Pseudokane3 disse...

PS: quanto à comparação com o Monty Python, prefiro nem me estender muito, mas... A comparação é errônea, meu caro: estes tinham um senso minucioso de História, eles estudavam muito antes das piadas ultra-escrachadas. Tu, ao contrário (no filme em pauta, pelo menos) não estudou nada. Só cuspiu piadinhas de baixo calão burguês, que, de fato, em desagradam sobremaneira. Não compactou com aquilo nem a pau! Esconjuro! (WPC>)

Diogo Cysne disse...

É bom saber que meu texto serviu para esclarecer alguns pontos de sua visão quanto a meu filme. Fica claro que sua aversão à minha obra se trata mais de um gosto pessoal e de uma incompatibilidade de seu gênio com o dela. Da mesma forma que não consigo gostar de "Borat", por maior que sejam suas supostas qualidades, você não conseguirá gostar de minha obra. Nada mais pode ser feito aqui.

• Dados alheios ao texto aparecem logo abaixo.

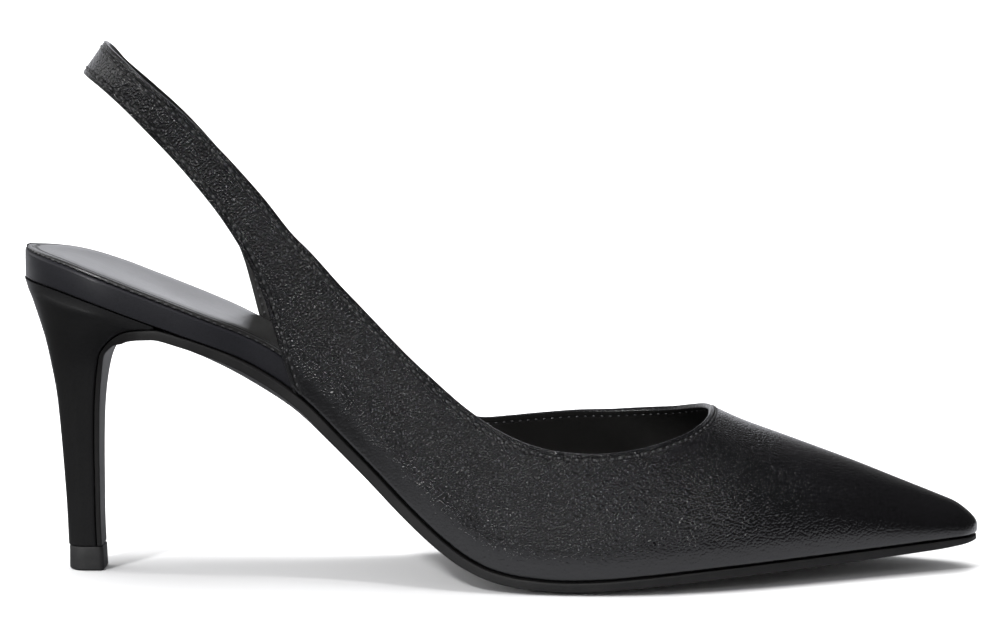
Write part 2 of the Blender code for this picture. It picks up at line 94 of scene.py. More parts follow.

É claro que me intriga o seu estarrecimento por meus "valores ideológicos", além da acusação de "hipocrisia consumista e tipicamente classista" de algumas de minhas contra-argumentações. Acusações desse calibre deveriam ser acompanhadas de explicações e justificativas, mas você continua satisfeito em não ir além de meros impropérios.

Minha única observação é sobre o Monty Python. Minha obra jamais pretendeu SER o Monty Python, mas apenas INSPIROU-SE nele. Da mesma forma que ela ainda bebe de estilos e linhas de programas populares como "CQC", "Pânico na TV", e de alternativos como "O Estranho Mundo dos Seres Audiovisuais", e de documentaristas como Michael Moore, Morgan Spurlock e Christopher Bell, ela trás de Monty Python o espírito anárquico e nonsense, não indo muito além disso. Mais me impressiona é o espírito pythonesco que guiava seus métodos de criação: os Pythons não se preocupavam de serem chamados de "antinacionalistas", "burgueses fanfarrões" (três deles estudaram em Cambridge, dois em Oxford e Terry Gilliam veio do conceituado Occidental College) ou até mesmo de "subversivos" pelos mais puritanos de sua época, tampouco eu irei.